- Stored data
════════

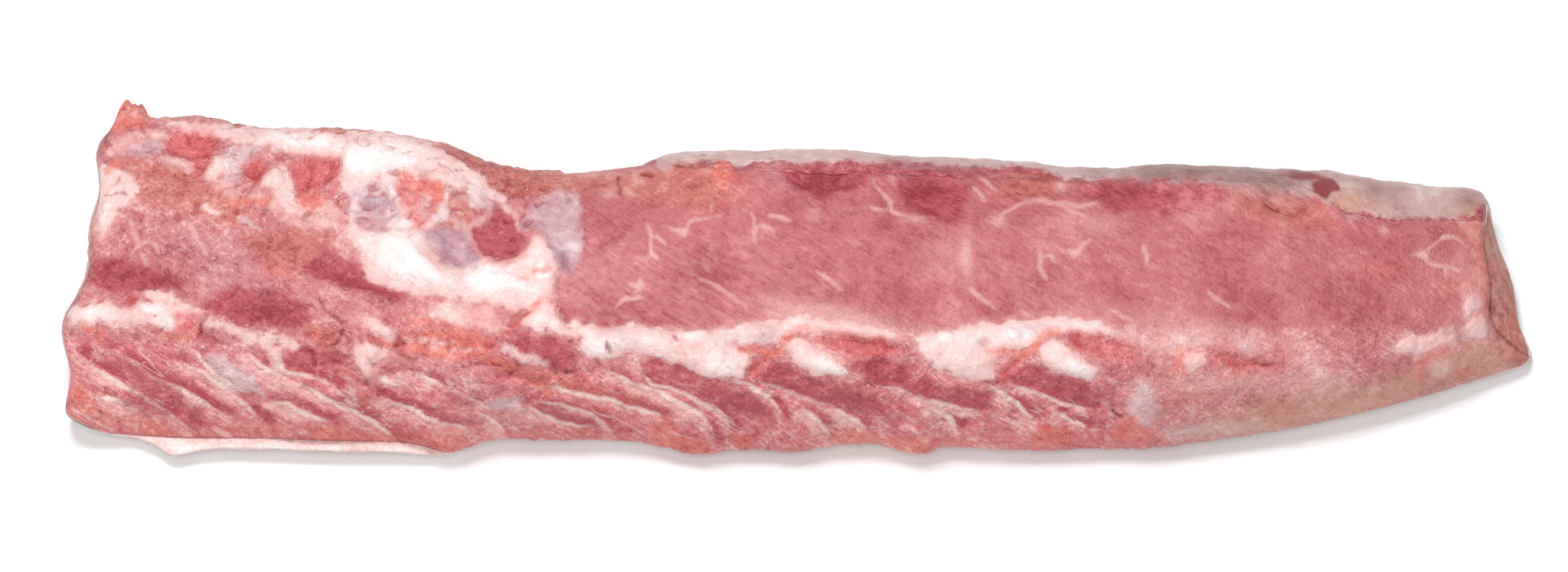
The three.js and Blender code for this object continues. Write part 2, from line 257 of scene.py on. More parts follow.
def end_shift(x, place):
    """How far the true cut ends lie from straight ones."""
    up = face_up(place)
    y, z = place[..., 0], place[..., 1]
    # the shoulder's cut leans in towards the belly, and its foot is cut away
    corner = 11 * smooth((up + 15) / 48) + 5 * smooth((up - 70) / 20)
    shoulder = corner + 26 * smooth((-52 - up) / 18) + 1.8 * np.sin(up / 7)
    # the rump's cut is slanted at its foot, and leans in with height
    face_foot = 0.5 - 0.22 * np.maximum(y + 29, 0)
    rump = mix(face_foot, -23, smooth(z / 40)) + np.sin(up / 6)
    near_shoulder = np.clip(1 - (x + END) / SHOULDER_BEND, 0, 1) ** 2
    near_rump = np.clip(1 - (END - x) / RUMP_BEND, 0, 1) ** 2
    return shoulder * near_shoulder + rump * near_rump


# ---------- What shows on the bone side ----------
# The camera looks down at the loin, and covers 36 mm of film with a lens of 135 mm.
CAMERA = {"lens": 135, "film": 36, "away": 2813, "elevation": 65, "target": (-9.3, -12.2, 35)}
PHOTO = {"wide": 2048, "middle": (1024, 373.5)}
# How far behind the target each part of the bone side is, by its v.
BEHIND = {"v": (-75, -25, 82), "by": (-6, -49, 1)}


def on_loin(pixel):
    """The place on the loin that a pixel of the photograph shows: x, and v, the distance up the face."""
    x, y, z = CAMERA["target"]
    middle = (y + BOX_MIDDLE[1]) * math.cos(FACE_TILT) + z * math.sin(FACE_TILT)
    v = middle
    for _ in range(3):
        away = CAMERA["away"] + float(np.interp(v, BEHIND["v"], BEHIND["by"]))
        step = away * CAMERA["film"] / CAMERA["lens"] / PHOTO["wide"]
        v = middle - (pixel[1] - PHOTO["middle"][1]) * step
    return x + BOX_MIDDLE[0] + (pixel[0] - PHOTO["middle"][0]) * step, v


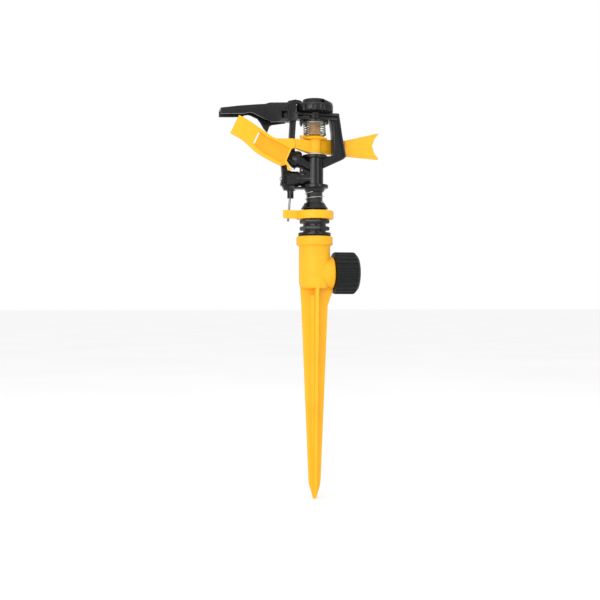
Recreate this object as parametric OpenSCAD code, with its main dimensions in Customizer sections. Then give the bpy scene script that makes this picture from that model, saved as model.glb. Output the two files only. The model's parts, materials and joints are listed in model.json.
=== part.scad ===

════════

- EXERCISE
Copy the material above, line for line.

- TASK ANSWER
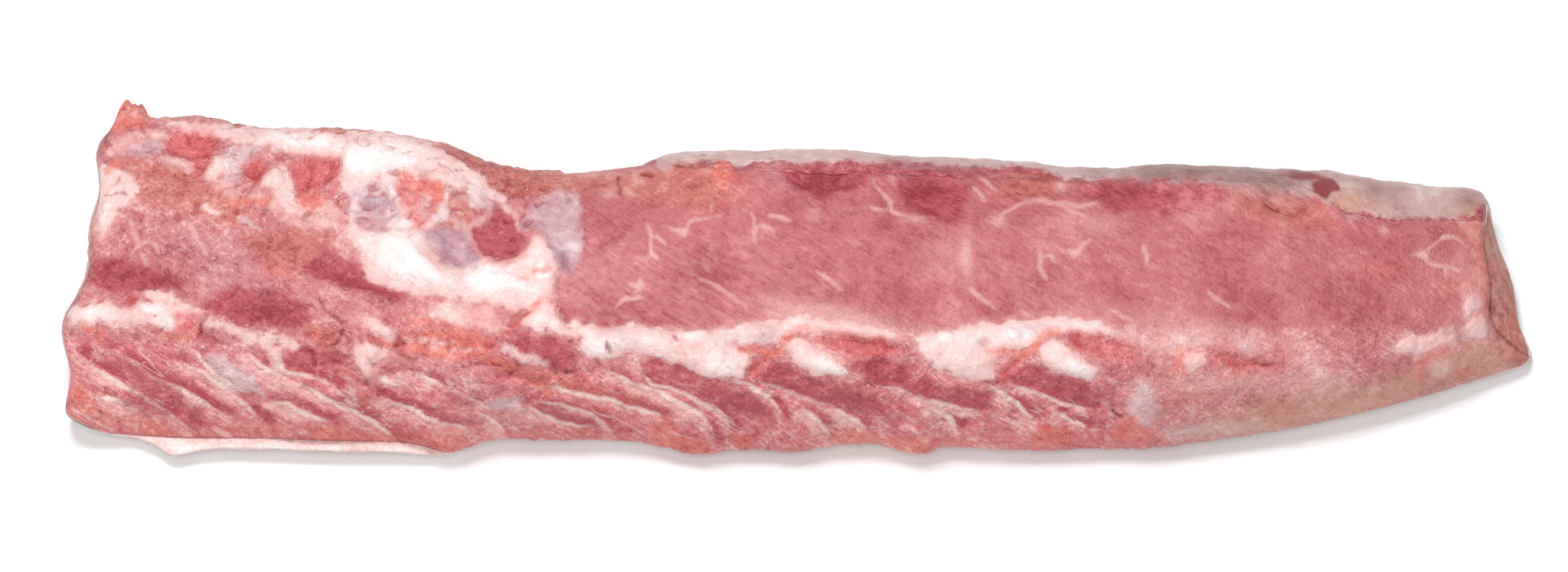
The three.js and Blender code for this object continues. Write part 2, from line 257 of scene.py on. More parts follow.
def end_shift(x, place):
    """How far the true cut ends lie from straight ones."""
    up = face_up(place)
    y, z = place[..., 0], place[..., 1]
    # the shoulder's cut leans in towards the belly, and its foot is cut away
    corner = 11 * smooth((up + 15) / 48) + 5 * smooth((up - 70) / 20)
    shoulder = corner + 26 * smooth((-52 - up) / 18) + 1.8 * np.sin(up / 7)
    # the rump's cut is slanted at its foot, and leans in with height
    face_foot = 0.5 - 0.22 * np.maximum(y + 29, 0)
    rump = mix(face_foot, -23, smooth(z / 40)) + np.sin(up / 6)
    near_shoulder = np.clip(1 - (x + END) / SHOULDER_BEND, 0, 1) ** 2
    near_rump = np.clip(1 - (END - x) / RUMP_BEND, 0, 1) ** 2
    return shoulder * near_shoulder + rump * near_rump


# ---------- What shows on the bone side ----------
# The camera looks down at the loin, and covers 36 mm of film with a lens of 135 mm.
CAMERA = {"lens": 135, "film": 36, "away": 2813, "elevation": 65, "target": (-9.3, -12.2, 35)}
PHOTO = {"wide": 2048, "middle": (1024, 373.5)}
# How far behind the target each part of the bone side is, by its v.
BEHIND = {"v": (-75, -25, 82), "by": (-6, -49, 1)}


def on_loin(pixel):
    """The place on the loin that a pixel of the photograph shows: x, and v, the distance up the face."""
    x, y, z = CAMERA["target"]
    middle = (y + BOX_MIDDLE[1]) * math.cos(FACE_TILT) + z * math.sin(FACE_TILT)
    v = middle
    for _ in range(3):
        away = CAMERA["away"] + float(np.interp(v, BEHIND["v"], BEHIND["by"]))
        step = away * CAMERA["film"] / CAMERA["lens"] / PHOTO["wide"]
        v = middle - (pixel[1] - PHOTO["middle"][1]) * step
    return x + BOX_MIDDLE[0] + (pixel[0] - PHOTO["middle"][0]) * step, v


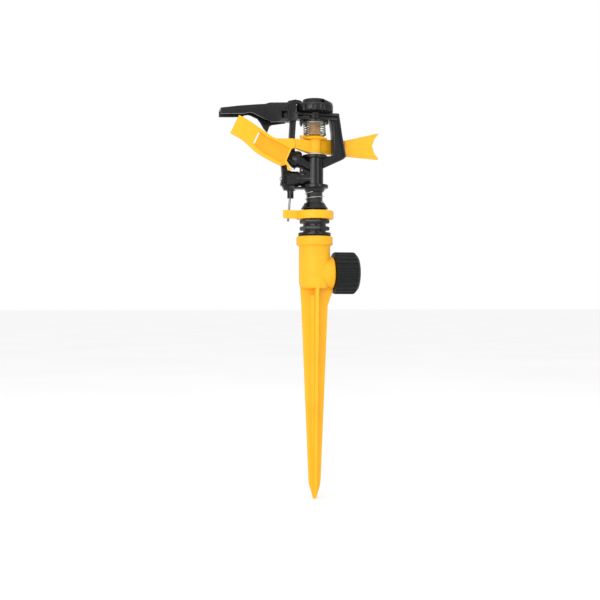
Recreate this object as parametric OpenSCAD code, with its main dimensions in Customizer sections. Then give the bpy scene script that makes this picture from that model, saved as model.glb. Output the two files only. The model's parts, materials and joints are listed in model.json.
=== part.scad ===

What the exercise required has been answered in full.